* TASK DIRECTIONS
Copy the data below exactly.

* RECORDED DATA
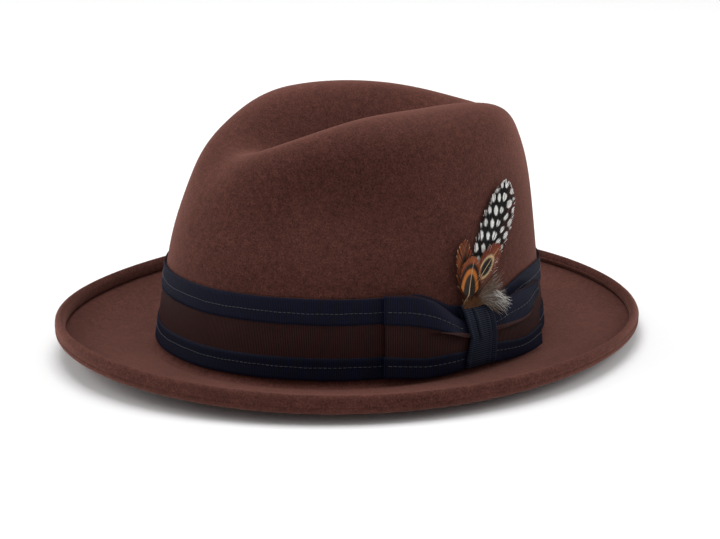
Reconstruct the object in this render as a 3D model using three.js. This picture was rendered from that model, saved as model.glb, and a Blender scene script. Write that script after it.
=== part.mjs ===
// A creased felt fedora with a three-stripe ribbon band, a flat side bow and a tucked-in feather trim.
// Millimetres, +Z up. The front of the hat faces -Y and the wearer's left, the bow side, is +X.
// Every piece is laid out on the hat's own surface: "around" is the angle about the crown (0 front,
// 90 degrees the wearer's left, 180 back), "height" is above the brim and "out" is outward from the felt.

import * as THREE from 'three';

// Driving dimensions
const headLength = 204;            // crown oval at the brim, outside the felt
const headWidth = 176;
const crownHeight = 126.5;         // open crown, before it is creased
const brimSide = 47.5;
const brimEnds = 52.4;
const brimCorners = 2.4;           // how much the brim is drawn in between its sides and its ends
const felt = 2.3;
const edgeHeight = 6.4;            // rolled edge, from the brim's top face
const edgeSway = 1;                // taller at the front and lower at the back by this much
const edgeWidth = 4.6;
const bandLow = 3.8;
const bandWidth = 38.7;
const upperStripe = 12.2;          // navy ribbon along the band's top edge
const lowerStripe = 10.6;
const ribbon = 0.4;                // thickness of one ribbon
const air = 0.25;                  // space between neighbouring layers
const bowReach = 50;               // from the knot to each loop's end
const bowAround = 100.6;           // degrees
const knotWidth = 17.5;
const sweatbandWidth = 38;
const leather = 1;

const degree = Math.PI / 180;
const slices = 60;                 // facets around the hat
const halfLength = headLength / 2;
const halfWidth = headWidth / 2;
const restHeight = felt;           // the brim's root stands on the table on its underside

const model = new THREE.Group();
model.position.z = restHeight;

// Colours and finishes
const finishes = {
  felt: [0x4f332e, 1.0],
  navy: [0x161922, 0.75],
  brown: [0x2a1a19, 0.8],
  thread: [0x4b4f58, 0.7],
  leather: [0x2c1d15, 0.5],
  satin: [0x3b2c24, 0.35],
  tape: [0x1c1715, 0.8],
  vinyl: [0xd8d8d4, 0.15],
  guinea: [0x14120f, 0.7],
  pheasant: [0x8a4a20, 0.65],
  down: [0x8f8372, 0.95],
};

function finish(name) {
  const [color, roughness] = finishes[name];
  return new THREE.MeshStandardMaterial({ color, roughness, metalness: 0, side: THREE.DoubleSide });
}

function add(name, geometry, material) {
  const mesh = new THREE.Mesh(geometry, finish(material));
  mesh.name = name;
  model.add(mesh);
}

// Small curves
const clamp = THREE.MathUtils.clamp;
const lerp = THREE.MathUtils.lerp;
const ease = (value) => THREE.MathUtils.smoothstep(value, 0, 1);
const between = (value, from, to) => ease((value - from) / (to - from));
const hump = (value, width, power = 2) => Math.exp(-Math.pow(Math.abs(value) / width, power));

// The open crown: a superellipse drawn in a little towards the tip.
const wallSquareness = 9;
const tipRoundness = 2.98;
const taper = 0.151;

function openReach(height) {
  const rise = clamp(height / crownHeight, 0, 1) ** (wallSquareness / 2);
  return Math.sqrt(1 - rise * rise) ** (2 / tipRoundness) * (1 - taper * height / crownHeight);
}

// Points at even distances along the open crown's profile, from the brim (0) to the tip (1).
const profileSteps = 800;
const profile = [];
for (let i = 0, travelled = 0; i <= profileSteps; i++) {
  const turn = (i / profileSteps) ** 5 * Math.PI / 2;   // close together low on the steep wall
  const height = i === profileSteps ? crownHeight : crownHeight * Math.sin(turn) ** (2 / wallSquareness);
  const reach = i === profileSteps ? 0 : openReach(height);
  const last = profile.at(-1);
  if (last) travelled += Math.hypot((reach - last.reach) * halfWidth, height - last.height);
  profile.push({ reach, height, travelled });
}

function openCrown(along) {
  const distance = clamp(along, 0, 1) * profile.at(-1).travelled;
  const index = Math.max(1, profile.findIndex((point) => point.travelled >= distance - 1e-9));
  const [before, after] = [profile[index - 1], profile[index]];
  const part = (distance - before.travelled) / (after.travelled - before.travelled);
  return { reach: lerp(before.reach, after.reach, part), height: lerp(before.height, after.height, part) };
}

// How far along the profile a wall height lies.
const alongAt = (height) => profile.find((point) => point.height >= height).travelled
  / profile.at(-1).travelled;

// The crown as blocked by hand: lower at the front, pinched on both sides, creased along the top.
const frontDrop = { share: 0.062, from: 10, to: 90, low: 42, high: 100 };   // only above the band
const pinch = { depth: 13.4, around: 55.3, spread: 30.2, height: 87.2, tall: 24.7 };
const crease = {
  depth: 40.5, halfWidth: 23.6, sharpness: 1.9, low: 60, high: 105,
  atFront: 0.226, frontEnd: -79.5, fullAt: -11.5, lostFrom: 10.1, lostAt: 88.2,
};
const shoulder = { size: 3.15, around: 133.4, spread: 29.5, height: 115, tall: 11.2 };   // back, bow side
const lean = 0.021;
const middleOfTip = 0.5;           // within this share of the oval the sides' shapes fade out

function outward(around) {
  return new THREE.Vector3(Math.sin(around) / halfWidth, -Math.cos(around) / halfLength, 0).normalize();
}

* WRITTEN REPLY
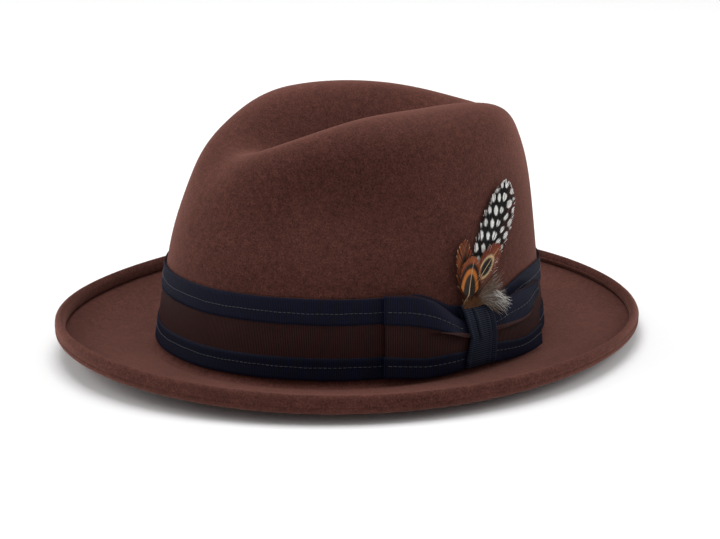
Reconstruct the object in this render as a 3D model using three.js. This picture was rendered from that model, saved as model.glb, and a Blender scene script. Write that script after it.
=== part.mjs ===
// A creased felt fedora with a three-stripe ribbon band, a flat side bow and a tucked-in feather trim.
// Millimetres, +Z up. The front of the hat faces -Y and the wearer's left, the bow side, is +X.
// Every piece is laid out on the hat's own surface: "around" is the angle about the crown (0 front,
// 90 degrees the wearer's left, 180 back), "height" is above the brim and "out" is outward from the felt.

import * as THREE from 'three';

// Driving dimensions
const headLength = 204;            // crown oval at the brim, outside the felt
const headWidth = 176;
const crownHeight = 126.5;         // open crown, before it is creased
const brimSide = 47.5;
const brimEnds = 52.4;
const brimCorners = 2.4;           // how much the brim is drawn in between its sides and its ends
const felt = 2.3;
const edgeHeight = 6.4;            // rolled edge, from the brim's top face
const edgeSway = 1;                // taller at the front and lower at the back by this much
const edgeWidth = 4.6;
const bandLow = 3.8;
const bandWidth = 38.7;
const upperStripe = 12.2;          // navy ribbon along the band's top edge
const lowerStripe = 10.6;
const ribbon = 0.4;                // thickness of one ribbon
const air = 0.25;                  // space between neighbouring layers
const bowReach = 50;               // from the knot to each loop's end
const bowAround = 100.6;           // degrees
const knotWidth = 17.5;
const sweatbandWidth = 38;
const leather = 1;

const degree = Math.PI / 180;
const slices = 60;                 // facets around the hat
const halfLength = headLength / 2;
const halfWidth = headWidth / 2;
const restHeight = felt;           // the brim's root stands on the table on its underside

const model = new THREE.Group();
model.position.z = restHeight;

// Colours and finishes
const finishes = {
  felt: [0x4f332e, 1.0],
  navy: [0x161922, 0.75],
  brown: [0x2a1a19, 0.8],
  thread: [0x4b4f58, 0.7],
  leather: [0x2c1d15, 0.5],
  satin: [0x3b2c24, 0.35],
  tape: [0x1c1715, 0.8],
  vinyl: [0xd8d8d4, 0.15],
  guinea: [0x14120f, 0.7],
  pheasant: [0x8a4a20, 0.65],
  down: [0x8f8372, 0.95],
};

function finish(name) {
  const [color, roughness] = finishes[name];
  return new THREE.MeshStandardMaterial({ color, roughness, metalness: 0, side: THREE.DoubleSide });
}

function add(name, geometry, material) {
  const mesh = new THREE.Mesh(geometry, finish(material));
  mesh.name = name;
  model.add(mesh);
}

// Small curves
const clamp = THREE.MathUtils.clamp;
const lerp = THREE.MathUtils.lerp;
const ease = (value) => THREE.MathUtils.smoothstep(value, 0, 1);
const between = (value, from, to) => ease((value - from) / (to - from));
const hump = (value, width, power = 2) => Math.exp(-Math.pow(Math.abs(value) / width, power));

// The open crown: a superellipse drawn in a little towards the tip.
const wallSquareness = 9;
const tipRoundness = 2.98;
const taper = 0.151;

function openReach(height) {
  const rise = clamp(height / crownHeight, 0, 1) ** (wallSquareness / 2);
  return Math.sqrt(1 - rise * rise) ** (2 / tipRoundness) * (1 - taper * height / crownHeight);
}

// Points at even distances along the open crown's profile, from the brim (0) to the tip (1).
const profileSteps = 800;
const profile = [];
for (let i = 0, travelled = 0; i <= profileSteps; i++) {
  const turn = (i / profileSteps) ** 5 * Math.PI / 2;   // close together low on the steep wall
  const height = i === profileSteps ? crownHeight : crownHeight * Math.sin(turn) ** (2 / wallSquareness);
  const reach = i === profileSteps ? 0 : openReach(height);
  const last = profile.at(-1);
  if (last) travelled += Math.hypot((reach - last.reach) * halfWidth, height - last.height);
  profile.push({ reach, height, travelled });
}

function openCrown(along) {
  const distance = clamp(along, 0, 1) * profile.at(-1).travelled;
  const index = Math.max(1, profile.findIndex((point) => point.travelled >= distance - 1e-9));
  const [before, after] = [profile[index - 1], profile[index]];
  const part = (distance - before.travelled) / (after.travelled - before.travelled);
  return { reach: lerp(before.reach, after.reach, part), height: lerp(before.height, after.height, part) };
}

// How far along the profile a wall height lies.
const alongAt = (height) => profile.find((point) => point.height >= height).travelled
  / profile.at(-1).travelled;

// The crown as blocked by hand: lower at the front, pinched on both sides, creased along the top.
const frontDrop = { share: 0.062, from: 10, to: 90, low: 42, high: 100 };   // only above the band
const pinch = { depth: 13.4, around: 55.3, spread: 30.2, height: 87.2, tall: 24.7 };
const crease = {
  depth: 40.5, halfWidth: 23.6, sharpness: 1.9, low: 60, high: 105,
  atFront: 0.226, frontEnd: -79.5, fullAt: -11.5, lostFrom: 10.1, lostAt: 88.2,
};
const shoulder = { size: 3.15, around: 133.4, spread: 29.5, height: 115, tall: 11.2 };   // back, bow side
const lean = 0.021;
const middleOfTip = 0.5;           // within this share of the oval the sides' shapes fade out

function outward(around) {
  return new THREE.Vector3(Math.sin(around) / halfWidth, -Math.cos(around) / halfLength, 0).normalize();
}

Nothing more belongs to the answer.